Le Cadre Réglementaire
Pour comprendre le paysage, il faut commencer par la base juridique. Le secteur de l'information en ligne est régi par un ensemble de textes clés, dont le « Catalogue des Industries pour l'Encouragement des Investissements Étrangers » et son pendant, le « Catalogue Négatif ». La lecture de ces documents est sans appel : la production et la diffusion de contenu informationnel (news) par des entités en ligne sont considérées comme des activités stratégiques. Concrètement, les investissements étrangers directs dans les entreprises opérant des services d'information sur l'actualité en ligne (les « portails news » ou les sites éditoriaux à caractère journalistique) sont interdits. Cela signifie qu'une société étrangère ne peut pas détenir des parts dans une entité qui, en Chine, collecte, édite et diffuse des informations politiques, économiques, militaires, diplomatiques, etc. C'est une ligne rouge souveraineté. J'ai vu des projets ambitieux de fonds d'investissement internationaux se heurter à ce mur. Ils pensaient pouvoir répliquer un modèle occidental de média en ligne, mais la structure même de l'actionnariat les en empêche. La régulation est claire : le contrôle du capital et, in fine, de la ligne éditoriale, doit rester entre des mains chinoises.
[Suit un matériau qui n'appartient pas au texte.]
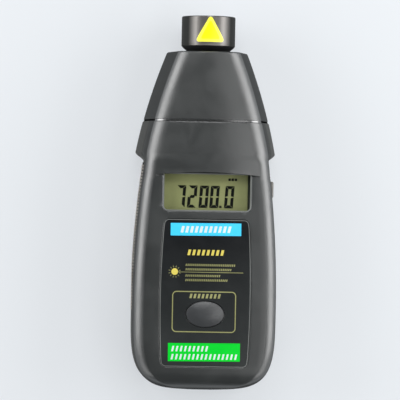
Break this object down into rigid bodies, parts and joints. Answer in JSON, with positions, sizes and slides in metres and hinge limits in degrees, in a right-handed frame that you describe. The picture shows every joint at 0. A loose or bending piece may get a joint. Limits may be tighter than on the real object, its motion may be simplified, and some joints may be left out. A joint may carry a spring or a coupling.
{
  "type": "laser tachometer",
  "caption": "Hand-held non-contact tachometer: two-shell case with tapered head, lens barrel, digital display, oval face button, side button and sliding battery cover.",
  "frame": {"origin": "centre of the flat back that the instrument lies on, under the middle of its outline", "axes": "+Y from the rounded bottom end to the lens, +Z out of the face, +X to the right when the face is read"},
  "size_m": [0.0722, 0.1858, 0.0369],
  "materials": {
    "case_plastic": "satin dark grey moulded plastic",
    "rear_plastic": "satin dark grey moulded plastic",
    "barrel_metal": "satin grey turned metal",
    "lens_glass": "clear polished",
    "dark_steel": "blackened",
    "bright_steel": "nickel plated",
    "brass": "turned",
    "inner_plastic": "black moulded",
    "clear_plastic": "clear",
    "display_cell": "grey-green liquid crystal cell",
    "rubber": "soft",
    "board_laminate": "green solder mask",
    "chip_resin": "moulded resin",
    "can_sleeve": "shrink sleeve",
    "button_plastic": "satin dark grey",
    "side_button_plastic": "satin grey",
    "overlay_film": "printed film",
    "cell_jacket": "plain printed jacket",
    "red_wire": "insulation",
    "black_wire": "insulation",
    "ribbon_cable": "insulation"
  },
  "bodies": {
    "case": {"front_shell": "case_plastic", "rear_shell": "rear_plastic", "head_cap": "case_plastic", "lens_barrel": "barrel_metal", "objective_lens": "lens_glass", "lens_ring": "dark_steel", "optic_block": "inner_plastic", "laser_module": "brass", "photo_sensor": "bright_steel", "sensor_board": "board_laminate", "display_window": "clear_plastic", "lcd_glass": "display_cell", "display_frame": "inner_plastic", "contact_strip_1": "rubber", "contact_strip_2": "rubber", "main_board": "board_laminate", "processor_chip": "chip_resin", "quartz_crystal": "bright_steel", "capacitor": "can_sleeve", "memory_switch": "inner_plastic", "test_switch": "inner_plastic", "test_board": "board_laminate", "front_overlay": "overlay_film", "cell_1": "cell_jacket", "cell_2": "cell_jacket", "cell_3": "cell_jacket", "cell_4": "cell_jacket", "cell_spring_1": "bright_steel", "cell_spring_2": "bright_steel", "cell_spring_3": "bright_steel", "cell_spring_4": "bright_steel", "cell_contact_1": "bright_steel", "cell_contact_2": "bright_steel", "cell_contact_3": "bright_steel", "cell_contact_4": "bright_steel", "cell_contact_5": "bright_steel", "case_screw_1": "dark_steel", "case_screw_2": "dark_steel", "case_screw_3": "dark_steel", "case_screw_4": "dark_steel", "board_screw_1": "dark_steel", "board_screw_2": "dark_steel", "battery_lead_1": "red_wire", "battery_lead_2": "black_wire", "sensor_lead": "ribbon_cable"},
    "memory_key": {"memory_button": "button_plastic", "memory_plunger": "button_plastic"},
    "test_key": {"test_button": "side_button_plastic", "test_plunger": "button_plastic"},
    "cover": {"battery_cover": "rear_plastic"}
  },
  "joints": [
    {"name": "memory_press", "type": "slide", "parent": "case", "child": "memory_key", "axis": [0, 0, -1], "range_m": [0, 0.001], "stiffness_N_per_m": 1500},
    {"name": "test_press", "type": "slide", "parent": "case", "child": "test_key", "axis": [-1, 0, 0], "range_m": [0, 0.0012], "stiffness_N_per_m": 1500},
    {"name": "cover_slide", "type": "slide", "parent": "case", "child": "cover", "axis": [0, -1, 0], "range_m": [0, 0.072]}
  ]
}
Il ne s'agit pas d'une simple formalité administrative. Les autorités, notamment la Cyberspace Administration of China (CAC) et la National Radio and Television Administration (NRTA), exercent une supervision active. Tout projet d'investissement, même en périphérie de ce secteur, doit être examiné sous cet angle. Lors des procédures d'enregistrement ou de modification du capital, le bureau du commerce vérifie scrupuleusement l'objet social de l'entreprise. Si les mots « information », « actualité » ou « édition de contenu news » apparaissent, l'alarme retentit. Une expérience personnelle me revient : un client européen souhaitait investir dans une plateforme de contenu lifestyle qui avait, à la marge, une rubrique « actualité économique ». Nous avons dû travailler des mois avec eux pour restructurer entièrement l'objet social, isoler et transférer cette rubrique sensible vers une entité purement chinoise, et créer une structure en « VIE » (Variable Interest Entity) complexe et risquée pour la partie « divertissement » seulement. C'était la seule façon de faire avancer le dossier, et cela illustre la vigilance extrême des régulateurs.
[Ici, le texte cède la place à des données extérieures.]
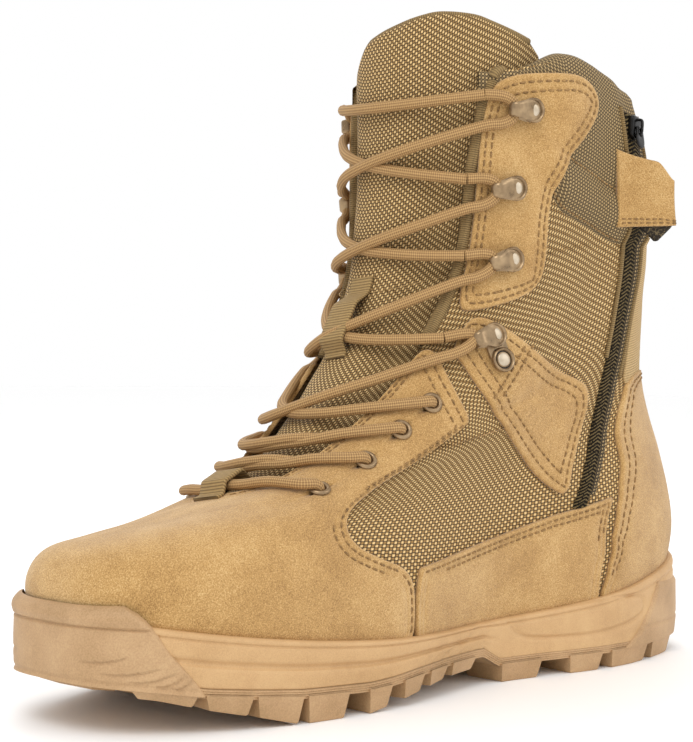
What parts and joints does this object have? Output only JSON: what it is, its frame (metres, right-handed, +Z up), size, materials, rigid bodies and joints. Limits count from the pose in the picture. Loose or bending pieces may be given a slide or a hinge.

Les Zones Grises et Interprétations
Mais alors, tout est fermé ? Pas exactement. C'est là que réside la nuance chinoise. Si le cœur de métier « information pure » est verrouillé, les activités périphériques liées à la technologie, aux plateformes et aux services peuvent présenter des ouvertures. Par exemple, investir dans la technologie sous-jacente à un site d'information (comme les algorithmes de recommandation, les solutions de cloud, les systèmes de paiement en ligne) est généralement possible, sous réserve d'approbation. De même, les contenus qui ne relèvent pas de l'actualité « dure » – comme le divertissement, la culture, le sport (hors enjeux nationaux), l'éducation, les guides pratiques – peuvent être plus accessibles. La distinction est subtile et souvent sujette à interprétation. Qu'est-ce qui définit une « information d'actualité » ? Un article sur les dernières tendances tech est-il de l'information ou du contenu sectoriel ? Un reportage sur un festival gastronomique local ?
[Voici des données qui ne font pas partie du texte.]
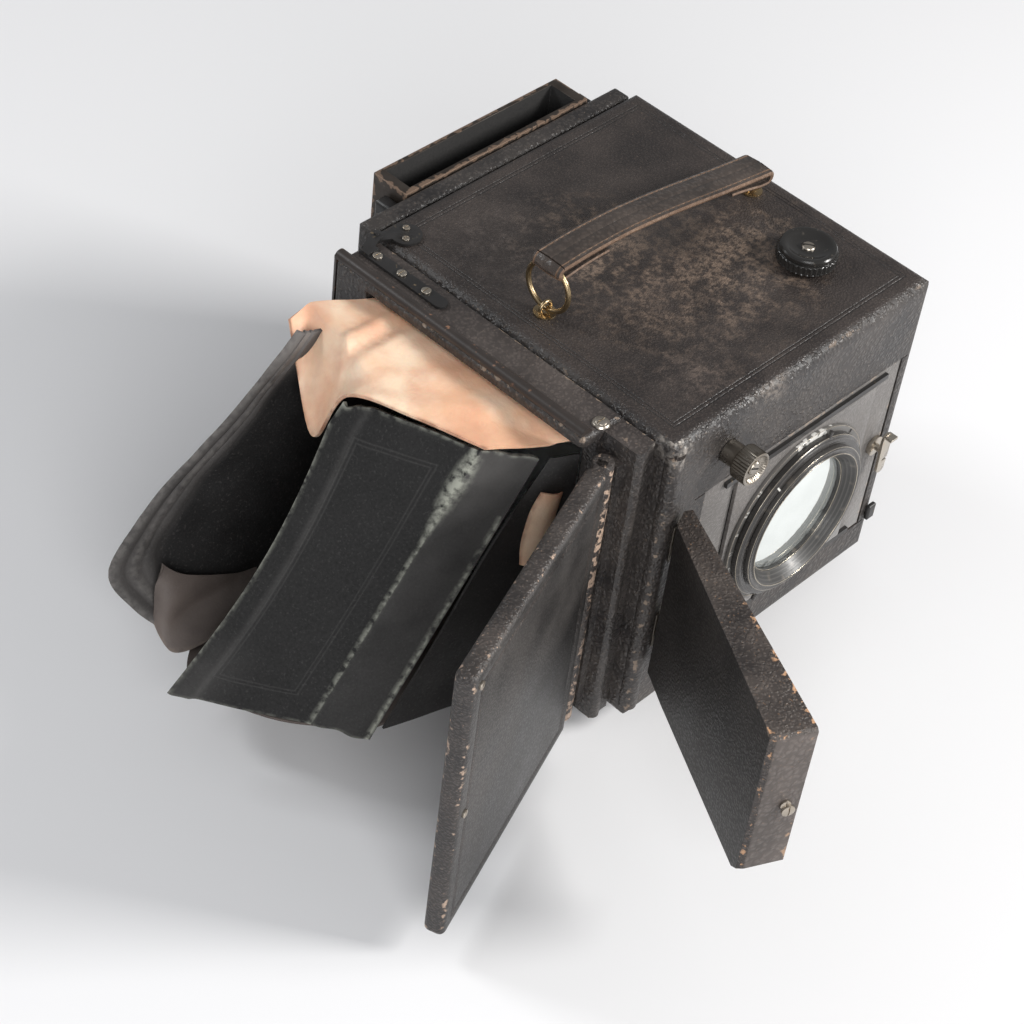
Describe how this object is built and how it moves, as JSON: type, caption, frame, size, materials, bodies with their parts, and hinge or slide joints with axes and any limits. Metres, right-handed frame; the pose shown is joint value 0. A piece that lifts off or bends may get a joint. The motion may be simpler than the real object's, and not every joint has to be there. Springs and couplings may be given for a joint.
{
  "type": "single-lens reflex camera",
  "caption": "Leather-covered folding-hood reflex plate camera on its side, lid, lens flap and hood open, with focusing front, mirror, blind shutter and carrying strap.",
  "frame": {"origin": "centre of the tripod bush, in the outer face of the base", "axes": "+X out of the camera's base, along the tripod screw; -Y out of the lens; +Z out of the strap side, which is up as the camera lies; +Y towards the plate"},
  "size_m": [0.2993, 0.2975, 0.1861],
  "materials": {
    "pebbled_leather": "satin",
    "hood_leather": "matte",
    "thin_leather": "matte",
    "peach_leather": "satin",
    "strap_leather": "satin",
    "black_enamel": "satin",
    "worn_metal": "satin",
    "nickel": "worn",
    "brass": "satin",
    "brass_wire": "worn",
    "steel": "satin",
    "mahogany": "satin",
    "ground_glass": "matte",
    "lens_glass": "polished",
    "mirror": "polished",
    "blind_cloth": "matte"
  },
  "bodies": {
    "case": {"body_shell": "pebbled_leather", "back_frame": "pebbled_leather", "plate_back": "worn_metal", "plate_clips": "black_enamel", "shutter_board": "black_enamel", "mirror_box_front": "black_enamel", "focusing_screen": "ground_glass", "screen_frame": "black_enamel", "tripod_bush": "brass", "strap_lugs": "nickel", "shaft_bushes": "brass", "focus_tracks": "mahogany", "front_stop": "black_enamel", "flap_hinge_leaf": "nickel", "frame_hinge_plates": "black_enamel", "case_screws": "nickel", "release_boss": "black_enamel", "shutter_blind": "blind_cloth"},
    "front": {"lens_panel": "pebbled_leather", "focus_racks": "brass", "rise_guides": "black_enamel", "bellows": "thin_leather"},
    "lens": {"rising_panel": "pebbled_leather", "lens_flange": "black_enamel", "lens_barrel": "black_enamel", "front_glass": "lens_glass", "rear_glass": "lens_glass", "iris_blades": "black_enamel"},
    "aperture": {"aperture_ring": "black_enamel"},
    "clamp": {"clamp_knob": "black_enamel"},
    "flap": {"lens_flap": "pebbled_leather", "flap_stud": "nickel"},
    "catch": {"flap_catch": "black_enamel"},
    "hood": {"hood_frame": "pebbled_leather", "frame_moulding": "black_enamel", "frame_straps": "black_enamel", "hood_screws": "nickel", "hood_front_panel": "hood_leather", "hood_back_panel": "hood_leather", "hood_left_gusset": "peach_leather", "hood_right_gusset": "thin_leather", "hood_front_skirt": "thin_leather"},
    "lid": {"top_lid": "pebbled_leather", "lid_studs": "nickel"},
    "focus": {"focus_shaft": "steel", "focus_knob": "black_enamel", "focus_knob_right": "black_enamel"},
    "mirror": {"mirror_frame": "black_enamel", "mirror_glass": "mirror", "mirror_pivot": "steel"},
    "release": {"release_lever": "nickel"},
    "winder": {"top_roller": "mahogany", "winding_knob": "black_enamel"},
    "take_up": {"bottom_roller": "mahogany", "tension_knob": "black_enamel"},
    "handle": {"carrying_strap": "strap_leather", "strap_rings": "brass_wire"}
  },
  "joints": [
    {"name": "front_slide", "type": "slide", "parent": "case", "child": "front", "axis": [0, -1, 0], "range_m": [0, 0.04], "deforming": ["bellows"]},
    {"name": "lens_rise", "type": "slide", "parent": "front", "child": "lens", "axis": [-1, 0, 0], "range_m": [-0.006, 0.006]},
    {"name": "aperture_turn", "type": "hinge", "parent": "lens", "child": "aperture", "pos_m": [-0.069, -0.084, -0.009], "axis": [0, 1, 0], "range_deg": [-45, 45]},
    {"name": "clamp_turn", "type": "hinge", "parent": "case", "child": "clamp", "pos_m": [-0.122, -0.084, 0.055], "axis": [0, 1, 0], "range_deg": [-180, 180]},
    {"name": "flap_hinge", "type": "hinge", "parent": "case", "child": "flap", "pos_m": [-0.141, -0.0855, 0], "axis": [0, 0, 1], "range_deg": [-8, 116]},
    {"name": "catch_turn", "type": "hinge", "parent": "front", "child": "catch", "pos_m": [-0.014, -0.084, -0.007], "axis": [0, 1, 0], "range_deg": [-90, 90]},
    {"name": "hood_hinge", "type": "hinge", "parent": "case", "child": "hood", "pos_m": [-0.1572, 0.0726, 0], "axis": [0, 0, -1], "range_deg": [0, 75]},
    {"name": "lid_hinge", "type": "hinge", "parent": "hood", "child": "lid", "pos_m": [-0.175, -0.067, 0], "axis": [0, 0, -1], "range_deg": [-15, 110.5], "deforming": ["hood_front_panel", "hood_back_panel", "hood_left_gusset", "hood_right_gusset", "hood_front_skirt"]},
    {"name": "focus_turn", "type": "hinge", "parent": "case", "child": "focus", "pos_m": [-0.033, -0.0435, 0], "axis": [0, 0, -1], "range_deg": [-1, 257]},
    {"name": "mirror_hinge", "type": "hinge", "parent": "case", "child": "mirror", "pos_m": [-0.12, 0.0615, 0], "axis": [0, 0, -1], "range_deg": [0, 44.5], "stiffness_Nm_per_rad": 0.02},
    {"name": "release_turn", "type": "hinge", "parent": "case", "child": "release", "pos_m": [-0.124, -0.058, -0.079], "axis": [0, 0, -1], "range_deg": [-1, 21]},
    {"name": "winder_turn", "type": "hinge", "parent": "case", "child": "winder", "pos_m": [-0.1295, 0.068, 0], "axis": [0, 0, 1], "range_deg": [0, 720]},
    {"name": "take_up_turn", "type": "hinge", "parent": "case", "child": "take_up", "pos_m": [-0.0175, 0.068, 0], "axis": [0, 0, 1], "range_deg": [-2, 722]},
    {"name": "handle_swing", "type": "hinge", "parent": "case", "child": "handle", "pos_m": [-0.076, 0, 0.0775], "axis": [-1, 0, 0], "range_deg": [-20, 20], "stiffness_Nm_per_rad": 0.03}
  ],
  "couplings": [
    {"joint": "focus_turn", "follows": "front_slide", "rad_per_m": 111.11},
    {"joint": "release_turn", "follows": "mirror_hinge", "ratio": 0.45},
    {"joint": "take_up_turn", "follows": "winder_turn", "ratio": 1}
  ]
}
Cette zone grise est le terrain de jeu des avocats et des consultants en investissement. Nous passons des heures à analyser le contenu réel d'une plateforme, la sémantique de son objet social, et à anticiper comment un régulateur local pourrait la percevoir. Un autre cas pratique : un investisseur asiatique voulait prendre une participation dans une application de résumés d'articles. Techniquement, l'appli ne produisait pas de contenu original, mais elle agrègeait et synthétisait des articles de presse. Après de longues discussions avec les autorités, il a été établi que cette activité tombait sous le coup des restrictions, car elle impliquait un traitement éditorial de contenu informationnel. Le projet a dû être abandonné. La leçon est que l'intention régulémentaire est de contrôler le flux et le discours de l'information, pas seulement la propriété du capital. Toute activité qui touche, même indirectement, à ce flux est scrutée.
Les Structures Alternatives (VIE)
Face à ces restrictions, les investisseurs ont souvent exploré des montages juridiques contournant l'esprit de la loi, le plus célèbre étant la structure dite VIE (Variable Interest Entity). Schématiquement, une société étrangère investit dans une entité chinoise « technique » (WFOE) qui signe une série de contrats (prêts, services, options d'achat) avec l'opérateur chinois titulaire des licences nécessaires pour l'information en ligne. Ainsi, l'investisseur étranger ne détient pas légalement les parts de l'opérateur de contenu, mais en contrôle les bénéfices économiques et la gouvernance opérationnelle. Cette structure, courante dans l'e-commerce et la tech, est extrêmement risquée dans le secteur de l'information.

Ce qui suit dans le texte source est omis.